>>>>>

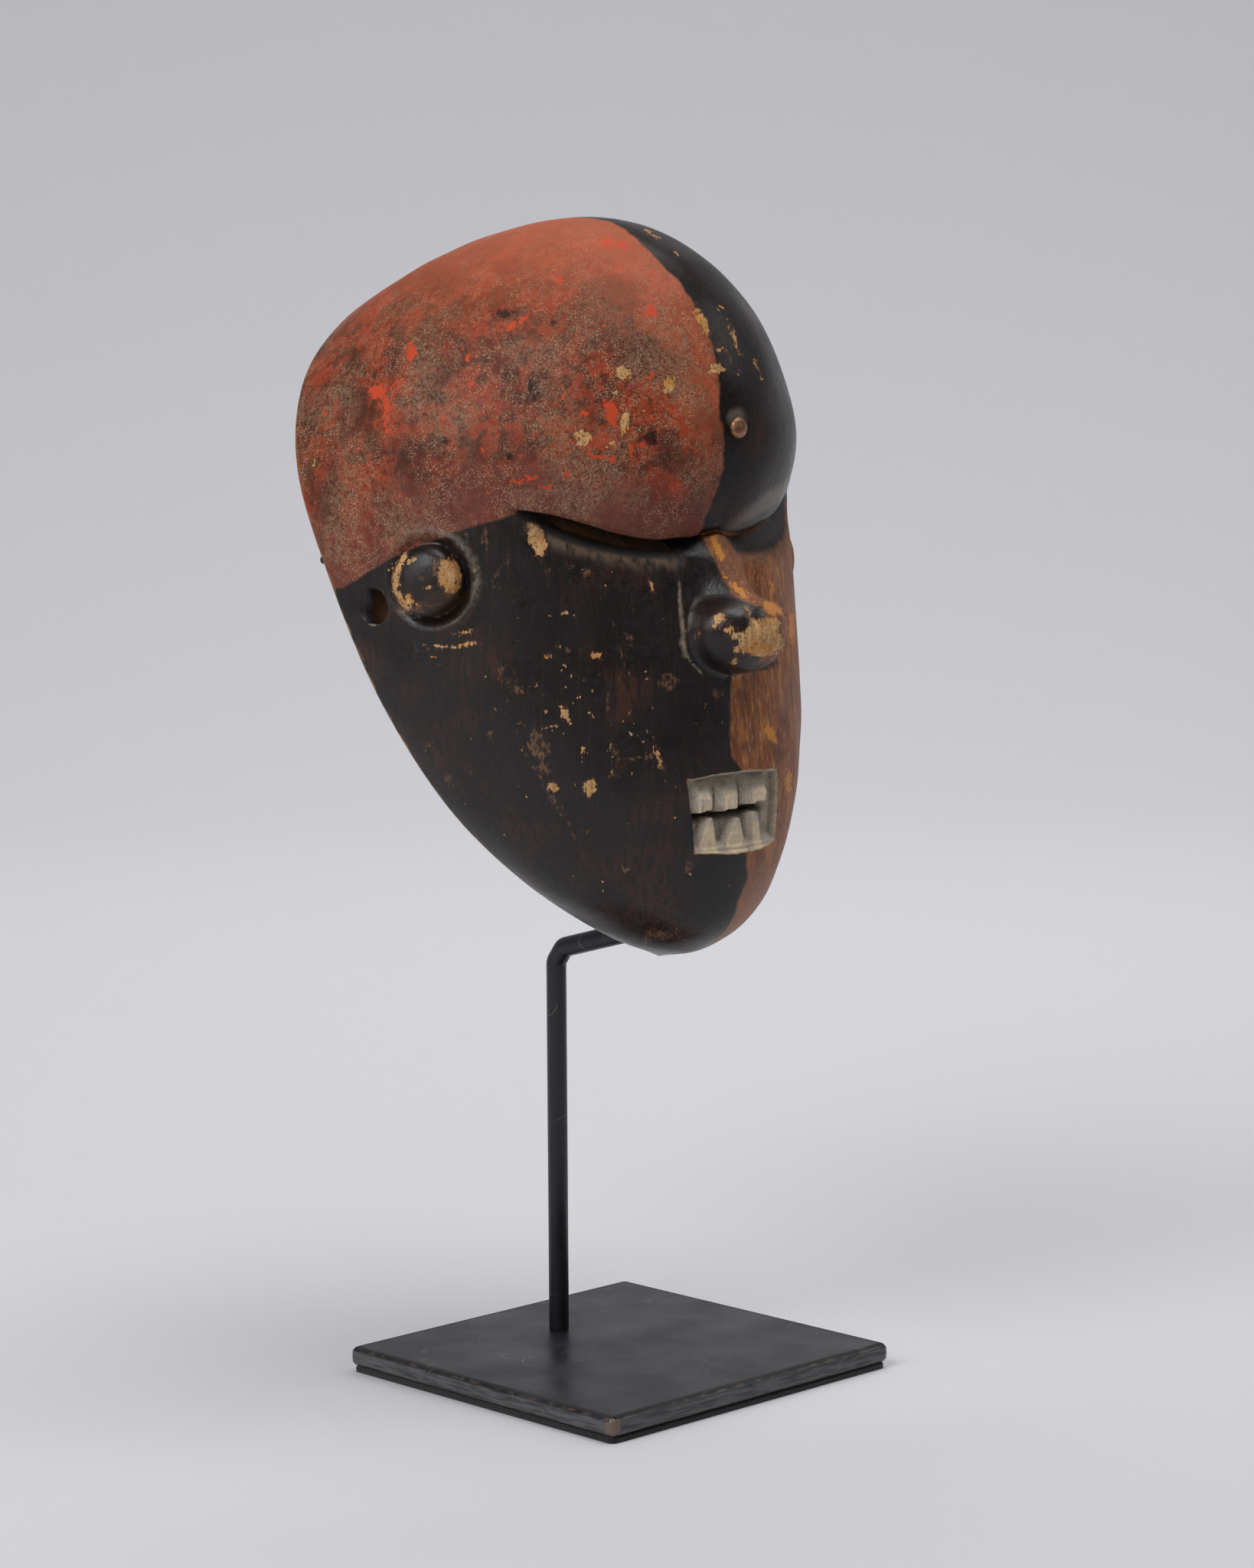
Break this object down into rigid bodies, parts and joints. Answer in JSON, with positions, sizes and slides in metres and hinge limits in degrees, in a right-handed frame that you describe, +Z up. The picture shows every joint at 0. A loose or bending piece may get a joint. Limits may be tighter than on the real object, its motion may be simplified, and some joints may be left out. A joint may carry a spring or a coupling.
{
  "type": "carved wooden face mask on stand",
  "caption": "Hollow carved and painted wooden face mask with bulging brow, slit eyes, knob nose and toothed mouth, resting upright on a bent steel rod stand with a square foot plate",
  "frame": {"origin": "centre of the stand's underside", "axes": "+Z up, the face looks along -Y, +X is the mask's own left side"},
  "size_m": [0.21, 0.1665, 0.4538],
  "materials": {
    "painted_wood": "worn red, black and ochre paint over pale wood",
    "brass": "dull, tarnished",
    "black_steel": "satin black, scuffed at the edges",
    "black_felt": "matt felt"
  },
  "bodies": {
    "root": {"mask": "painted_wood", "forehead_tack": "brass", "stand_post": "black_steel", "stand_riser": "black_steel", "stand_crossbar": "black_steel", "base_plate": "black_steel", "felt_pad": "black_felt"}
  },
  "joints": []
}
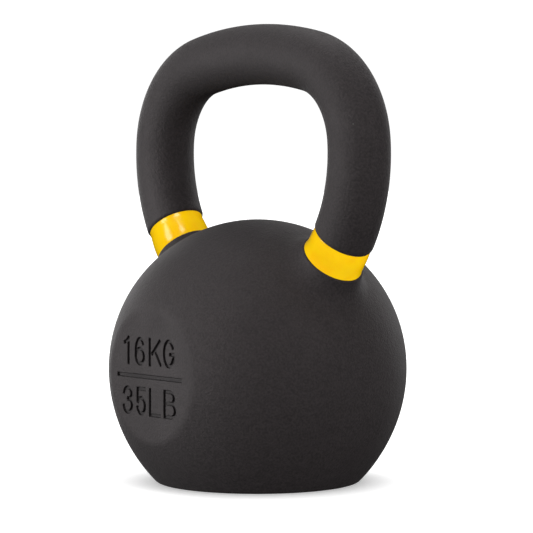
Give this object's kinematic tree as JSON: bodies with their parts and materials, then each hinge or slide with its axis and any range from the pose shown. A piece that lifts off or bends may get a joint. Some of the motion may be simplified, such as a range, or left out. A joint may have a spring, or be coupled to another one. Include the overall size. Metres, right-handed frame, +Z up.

<<<<<

:: YOUR TASK ::
Make an exact copy of the material above.

:: FINAL ANSWER ::
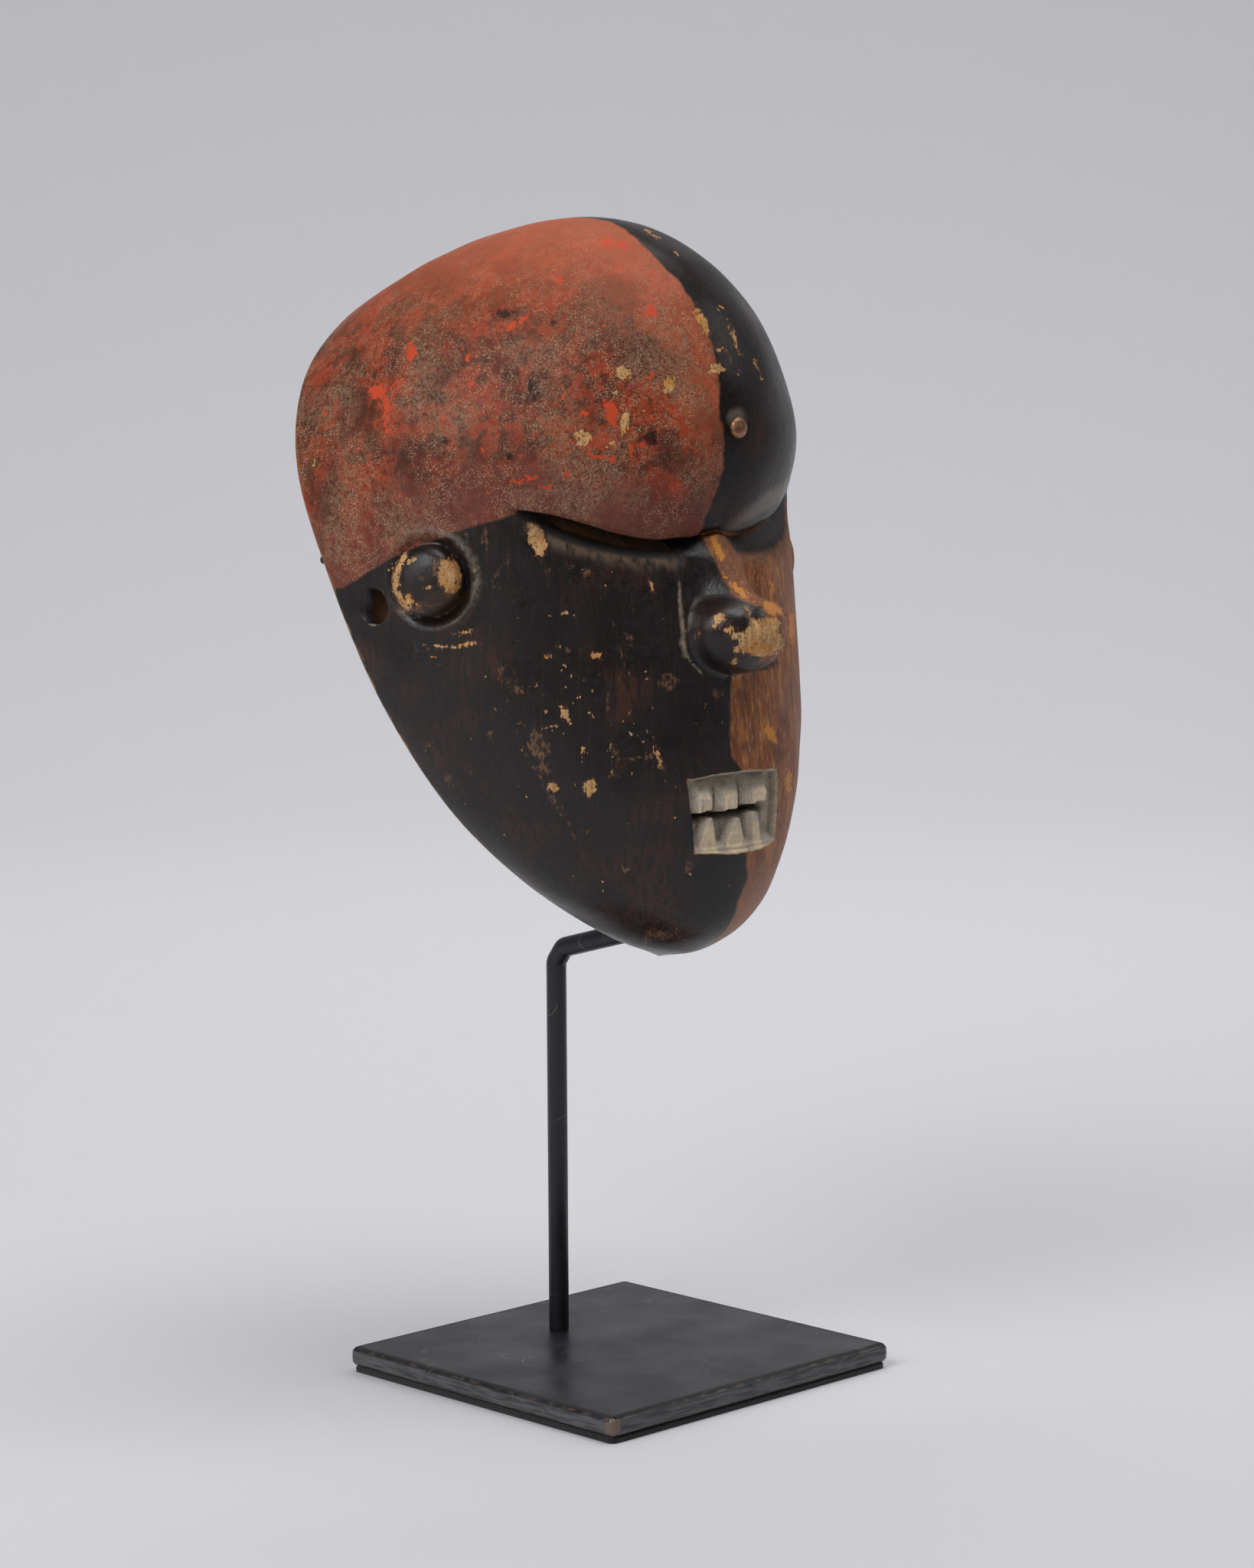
Break this object down into rigid bodies, parts and joints. Answer in JSON, with positions, sizes and slides in metres and hinge limits in degrees, in a right-handed frame that you describe, +Z up. The picture shows every joint at 0. A loose or bending piece may get a joint. Limits may be tighter than on the real object, its motion may be simplified, and some joints may be left out. A joint may carry a spring or a coupling.
{
  "type": "carved wooden face mask on stand",
  "caption": "Hollow carved and painted wooden face mask with bulging brow, slit eyes, knob nose and toothed mouth, resting upright on a bent steel rod stand with a square foot plate",
  "frame": {"origin": "centre of the stand's underside", "axes": "+Z up, the face looks along -Y, +X is the mask's own left side"},
  "size_m": [0.21, 0.1665, 0.4538],
  "materials": {
    "painted_wood": "worn red, black and ochre paint over pale wood",
    "brass": "dull, tarnished",
    "black_steel": "satin black, scuffed at the edges",
    "black_felt": "matt felt"
  },
  "bodies": {
    "root": {"mask": "painted_wood", "forehead_tack": "brass", "stand_post": "black_steel", "stand_riser": "black_steel", "stand_crossbar": "black_steel", "base_plate": "black_steel", "felt_pad": "black_felt"}
  },
  "joints": []
}
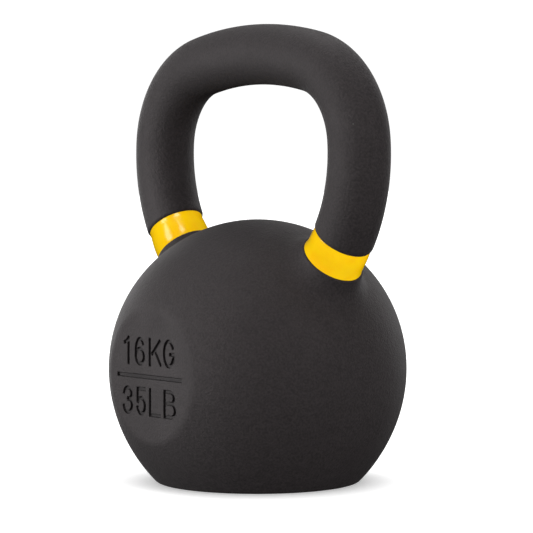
Give this object's kinematic tree as JSON: bodies with their parts and materials, then each hinge or slide with its axis and any range from the pose shown. A piece that lifts off or bends may get a joint. Some of the motion may be simplified, such as a range, or left out. A joint may have a spring, or be coupled to another one. Include the overall size. Metres, right-handed frame, +Z up.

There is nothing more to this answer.